* **Your instructions**:
Return all lines from the listing below in which the string "bodies" occurs.

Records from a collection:
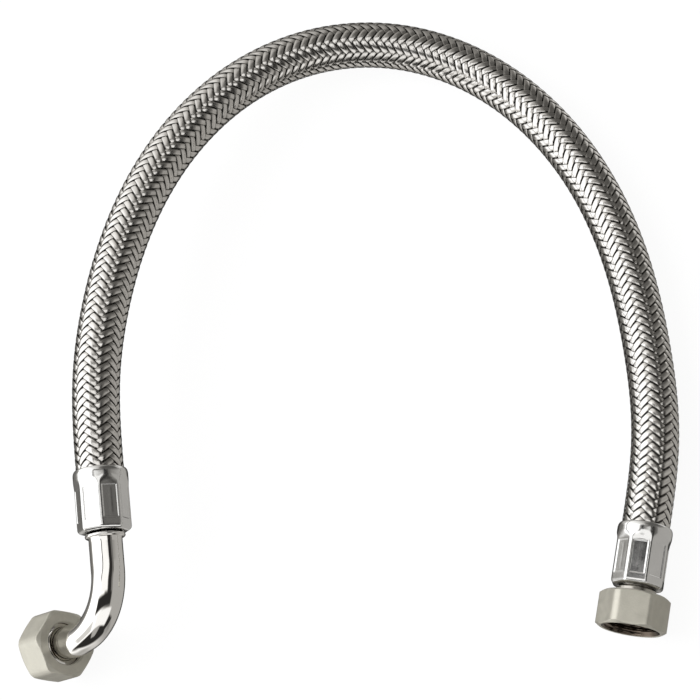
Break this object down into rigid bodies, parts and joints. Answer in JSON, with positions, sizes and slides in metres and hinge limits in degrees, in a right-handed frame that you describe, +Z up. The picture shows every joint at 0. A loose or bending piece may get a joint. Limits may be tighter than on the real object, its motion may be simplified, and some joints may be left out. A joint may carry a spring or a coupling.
{
  "type": "braided supply line",
  "caption": "Flexible braided metal water hose with a straight swivel nut at one end and a right-angle bent-tube elbow with a swivel nut at the other.",
  "frame": {"origin": "middle of the bounding box, on the plane the hose rests on", "axes": "+Z up from the resting plane; -Y is the way the straight nut's mouth points; +X is on the straight nut's side, the elbow is on the -X side"},
  "size_m": [0.2356, 0.2806, 0.05],
  "materials": {
    "braid": "bright woven wire",
    "liner": "smooth",
    "ferrule": "polished, crimped",
    "insert": "nickel plated",
    "tube": "mirror nickel plating",
    "nut": "satin nickel plating",
    "gasket": "matt"
  },
  "bodies": {
    "straight_end": {"straight_insert": "insert", "straight_ferrule": "ferrule", "braid_01": "braid", "liner_01": "liner"},
    "hose_02": {"braid_02": "braid", "liner_02": "liner"},
    "hose_03": {"braid_03": "braid", "liner_03": "liner"},
    "hose_04": {"braid_04": "braid", "liner_04": "liner"},
    "hose_05": {"braid_05": "braid", "liner_05": "liner"},
    "hose_06": {"braid_06": "braid", "liner_06": "liner"},
    "hose_07": {"braid_07": "braid", "liner_07": "liner"},
    "hose_08": {"braid_08": "braid", "liner_08": "liner"},
    "hose_09": {"braid_09": "braid", "liner_09": "liner"},
    "hose_10": {"braid_10": "braid", "liner_10": "liner"},
    "hose_11": {"braid_11": "braid", "liner_11": "liner"},
    "hose_12": {"braid_12": "braid", "liner_12": "liner"},
    "hose_13": {"braid_13": "braid", "liner_13": "liner"},
    "elbow_end": {"elbow_tube": "tube", "elbow_ferrule": "ferrule", "braid_14": "braid", "liner_14": "liner"},
    "straight_nut": {"straight_nut": "nut", "straight_gasket": "gasket"},
    "elbow_nut": {"elbow_nut": "nut", "elbow_gasket": "gasket"}
  },
  "joints": [
    {"name": "hose_bend_01", "type": "hinge", "parent": "hose_02", "child": "straight_end", "pos_m": [0.10343, -0.01503, 0.01168], "axis": [0, 0, -1], "range_deg": [-23, 1], "stiffness_Nm_per_rad": 0.3},
    {"name": "hose_bend_02", "type": "hinge", "parent": "hose_03", "child": "hose_02", "pos_m": [0.09602, 0.01903, 0.01001], "axis": [0, 0, -1], "range_deg": [-25, 11], "stiffness_Nm_per_rad": 0.3},
    {"name": "hose_bend_03", "type": "hinge", "parent": "hose_04", "child": "hose_03", "pos_m": [0.08411, 0.05185, 0.00912], "axis": [0, 0, -1], "range_deg": [-34, 14], "stiffness_Nm_per_rad": 0.3},
    {"name": "hose_bend_04", "type": "hinge", "parent": "hose_05", "child": "hose_04", "pos_m": [0.06691, 0.08219, 0.009], "axis": [0, 0, -1], "range_deg": [-41, 15], "stiffness_Nm_per_rad": 0.3},
    {"name": "hose_bend_05", "type": "hinge", "parent": "hose_06", "child": "hose_05", "pos_m": [0.04322, 0.10776, 0.00906], "axis": [0, 0, -1], "range_deg": [-44, 12], "stiffness_Nm_per_rad": 0.3},
    {"name": "hose_bend_06", "type": "hinge", "parent": "hose_07", "child": "hose_06", "pos_m": [0.01331, 0.12551, 0.00979], "axis": [0, 0, -1], "range_deg": [-49, 7], "stiffness_Nm_per_rad": 0.3},
    {"name": "hose_bend_07", "type": "hinge", "parent": "hose_08", "child": "hose_07", "pos_m": [-0.02079, 0.13106, 0.01287], "axis": [0, 0, -1], "range_deg": [-54, 2], "stiffness_Nm_per_rad": 0.3},
    {"name": "hose_bend_08", "type": "hinge", "parent": "hose_08", "child": "hose_09", "pos_m": [-0.05361, 0.12151, 0.01854], "axis": [0, 0, 1], "range_deg": [-52, 4], "stiffness_Nm_per_rad": 0.3},
    {"name": "hose_bend_09", "type": "hinge", "parent": "hose_09", "child": "hose_10", "pos_m": [-0.07955, 0.09937, 0.02518], "axis": [0, 0, 1], "range_deg": [-47, 9], "stiffness_Nm_per_rad": 0.3},
    {"name": "hose_bend_10", "type": "hinge", "parent": "hose_10", "child": "hose_11", "pos_m": [-0.09677, 0.06966, 0.03092], "axis": [0, 0, 1], "range_deg": [-43, 13], "stiffness_Nm_per_rad": 0.3},
    {"name": "hose_bend_11", "type": "hinge", "parent": "hose_11", "child": "hose_12", "pos_m": [-0.10572, 0.03628, 0.03554], "axis": [0, 0, 1], "range_deg": [-36, 12], "stiffness_Nm_per_rad": 0.3},
    {"name": "hose_bend_12", "type": "hinge", "parent": "hose_12", "child": "hose_13", "pos_m": [-0.10775, 0.00161, 0.03906], "axis": [0, 0, 1], "range_deg": [-27, 9], "stiffness_Nm_per_rad": 0.3},
    {"name": "hose_bend_13", "type": "hinge", "parent": "hose_13", "child": "elbow_end", "pos_m": [-0.10421, -0.03306, 0.04079], "axis": [0, 0, 1], "range_deg": [-21, 3], "stiffness_Nm_per_rad": 0.3},
    {"name": "straight_nut_spin", "type": "hinge", "parent": "straight_end", "child": "straight_nut", "pos_m": [0.10459, -0.07979, 0.012], "axis": [0, -1, 0], "continuous": true},
    {"name": "elbow_nut_spin", "type": "hinge", "parent": "elbow_end", "child": "elbow_nut", "pos_m": [-0.10489, -0.12713, 0.0133], "axis": [-0.7163, -0.1738, -0.6758], "continuous": true}
  ]
}
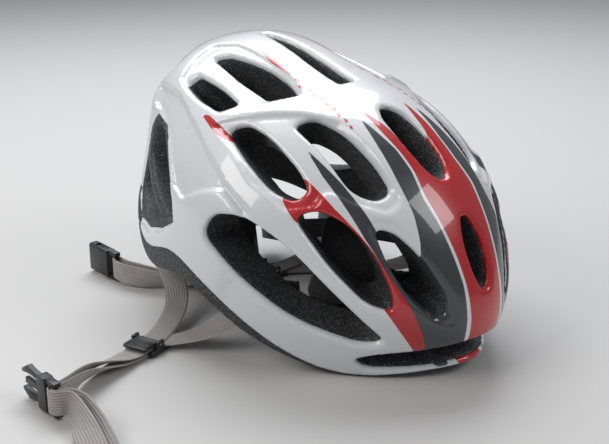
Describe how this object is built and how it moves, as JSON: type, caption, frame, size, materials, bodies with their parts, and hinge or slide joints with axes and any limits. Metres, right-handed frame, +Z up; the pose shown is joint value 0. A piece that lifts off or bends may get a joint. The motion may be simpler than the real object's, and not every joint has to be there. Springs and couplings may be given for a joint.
{
  "type": "cycling helmet",
  "caption": "Vented road cycling helmet with a dial-adjusted rear cradle, padded liner and webbing harness with a side-release buckle.",
  "frame": {"origin": "on the surface the helmet lies on, under the middle of the helmet without its loose harness", "axes": "-Y towards the brow, +X towards the wearer's left, +Z up; the helmet lies nose down on its brow corners and its rear cradle"},
  "size_m": [0.342, 0.3001, 0.1723],
  "materials": {
    "shell_gloss": "gloss",
    "foam": "matte bead foam",
    "black_plastic": "satin",
    "grey_plastic": "satin",
    "grip_rubber": "matte",
    "pad_fabric": "knit",
    "hook_tape": "hook tape",
    "webbing": "woven",
    "steel": "satin"
  },
  "bodies": {
    "helmet": {"outer_shell": "shell_gloss", "foam_liner": "foam", "left_front_anchor": "black_plastic", "left_rear_anchor": "black_plastic", "right_front_anchor": "black_plastic", "right_rear_anchor": "black_plastic", "brow_pad": "pad_fabric", "crown_pad": "pad_fabric", "left_top_pad": "pad_fabric", "right_top_pad": "pad_fabric", "left_temple_pad": "pad_fabric", "right_temple_pad": "pad_fabric", "pad_discs": "hook_tape", "left_temple_clip": "black_plastic", "right_temple_clip": "black_plastic", "tongue_loop": "black_plastic", "left_divider": "black_plastic", "left_divider_pin": "steel", "right_divider": "black_plastic", "right_divider_pin": "steel", "male_buckle": "black_plastic", "female_buckle": "black_plastic", "right_front_strap": "webbing", "right_rear_strap": "webbing", "right_chin_strap_inner": "webbing", "right_chin_strap_outer": "webbing", "left_front_strap": "webbing", "left_rear_strap": "webbing", "left_chin_strap": "webbing"},
    "cradle": {"gear_housing": "black_plastic", "housing_cover": "black_plastic", "cover_screws": "steel", "height_tongue": "black_plastic", "left_nape_pad": "pad_fabric", "right_nape_pad": "pad_fabric"},
    "dial": {"dial_knob": "black_plastic", "dial_grip": "grip_rubber", "dial_cap": "grey_plastic", "drive_pinion": "grey_plastic"},
    "left_arm": {"left_arm": "black_plastic"},
    "right_arm": {"right_arm": "black_plastic"},
    "left_lever": {"left_divider_lever": "black_plastic"},
    "right_lever": {"right_divider_lever": "black_plastic"},
    "upper_prong": {"upper_prong": "black_plastic"},
    "lower_prong": {"lower_prong": "black_plastic"}
  },
  "joints": [
    {"name": "cradle_tilt", "type": "hinge", "parent": "helmet", "child": "cradle", "pos_m": [0, -0.0442, 0.0412], "axis": [-1, 0, 0], "range_deg": [0, 2.5]},
    {"name": "dial_turn", "type": "hinge", "parent": "cradle", "child": "dial", "pos_m": [0, 0.101, 0.0182], "axis": [0, 0.9877, -0.1564], "range_deg": [-95.11, 10.31]},
    {"name": "left_arm_slide", "type": "slide", "parent": "cradle", "child": "left_arm", "axis": [1, 0, 0], "range_m": [-0.0083, 0.0009]},
    {"name": "right_arm_slide", "type": "slide", "parent": "cradle", "child": "right_arm", "axis": [-1, 0, 0], "range_m": [-0.0083, 0.0009]},
    {"name": "left_lever_lift", "type": "hinge", "parent": "helmet", "child": "left_lever", "pos_m": [0.01, 0.062, 0.006], "axis": [0.1736, 0.9848, 0], "range_deg": [0, 100]},
    {"name": "right_lever_lift", "type": "hinge", "parent": "helmet", "child": "right_lever", "pos_m": [-0.126, 0.019, 0.006], "axis": [-0.3007, 0.9537, 0], "range_deg": [0, 100]},
    {"name": "upper_prong_press", "type": "hinge", "parent": "helmet", "child": "upper_prong", "pos_m": [-0.21, -0.0016, 0.0184], "axis": [-1, 0, 0], "range_deg": [0, 7], "stiffness_Nm_per_rad": 0.05},
    {"name": "lower_prong_press", "type": "hinge", "parent": "helmet", "child": "lower_prong", "pos_m": [-0.21, -0.0016, 0.0046], "axis": [1, 0, 0], "range_deg": [0, 7], "stiffness_Nm_per_rad": 0.05}
  ],
  "couplings": [
    {"joint": "dial_turn", "follows": "left_arm_slide", "rad_per_m": 200},
    {"joint": "right_arm_slide", "follows": "left_arm_slide", "ratio": 1}
  ]
}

* **Task result**:
Break this object down into rigid bodies, parts and joints. Answer in JSON, with positions, sizes and slides in metres and hinge limits in degrees, in a right-handed frame that you describe, +Z up. The picture shows every joint at 0. A loose or bending piece may get a joint. Limits may be tighter than on the real object, its motion may be simplified, and some joints may be left out. A joint may carry a spring or a coupling.
  "bodies": {
Describe how this object is built and how it moves, as JSON: type, caption, frame, size, materials, bodies with their parts, and hinge or slide joints with axes and any limits. Metres, right-handed frame, +Z up; the pose shown is joint value 0. A piece that lifts off or bends may get a joint. The motion may be simpler than the real object's, and not every joint has to be there. Springs and couplings may be given for a joint.
  "bodies": {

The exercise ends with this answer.